In the following example, you can see the same situation, but with longer-term expectations.

gbpusd-long-term-trade-take-profit

In this case, a stop of 86 pips and a target of 335 pips were used, resulting in a 1:3.9 risk-to-reward ratio. With a $100 risk, the potential profit is $390.

Remember: Target levels are not determined solely based on the risk-to-reward ratio; they are set where there are previous key levels of support or resistance!

Summary

The strategy you learned today is a good start to your trading journey.
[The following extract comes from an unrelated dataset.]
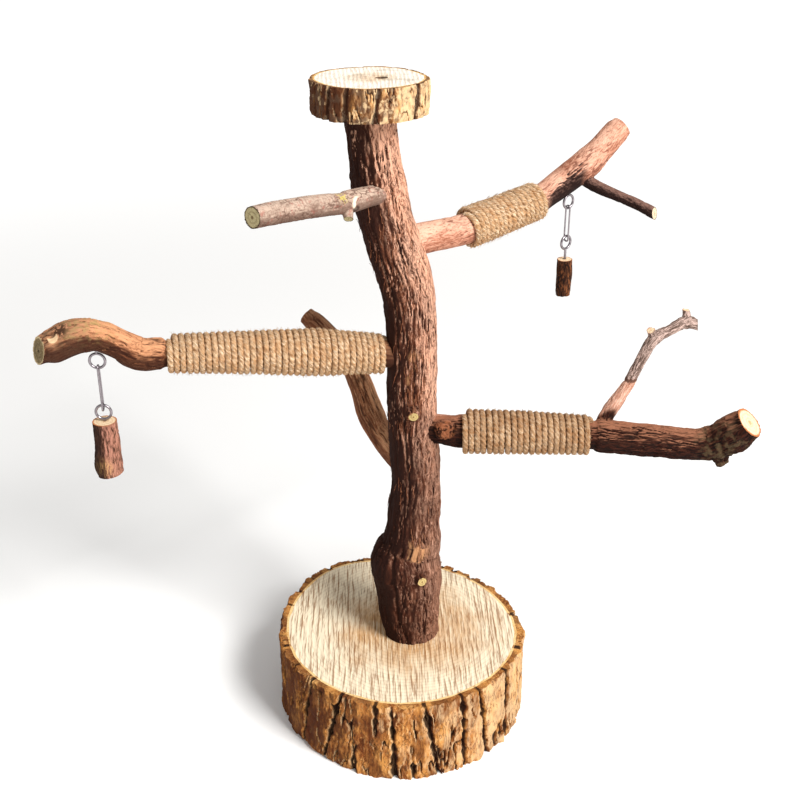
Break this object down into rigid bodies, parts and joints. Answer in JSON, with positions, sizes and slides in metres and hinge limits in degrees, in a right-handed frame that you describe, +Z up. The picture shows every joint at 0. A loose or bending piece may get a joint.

It is suitable for beginners and it can be tailored depending on the trading style.

Before we end the topic, let's recall what we learned in this article. 

The easiest Forex strategy step by step: 

  • Trend - you determine the overall trend direction of the instrument that you will be trading; 
  • Key levels - you identify the most obvious levels of support and resistance.; 
  • Pullback - you wait for the price to return to a key level which will provide you with a positive risk-to-reward ratio; 
  • Entry - you wait for a specific candlestick formation which is your entry signal; 
  • Trade parameters - you place your Stop Loss and Take Profit levels; 
  • Attention - you enter the trade with the correct lot size but only if you have a positive risk-to-reward ratio setup (above 1:1); 
  • Patience - you wait for the market to reach your Stop Loss or Target levels. 

Remember that even the most basic and simplified strategies can bring you great results if implemented correctly!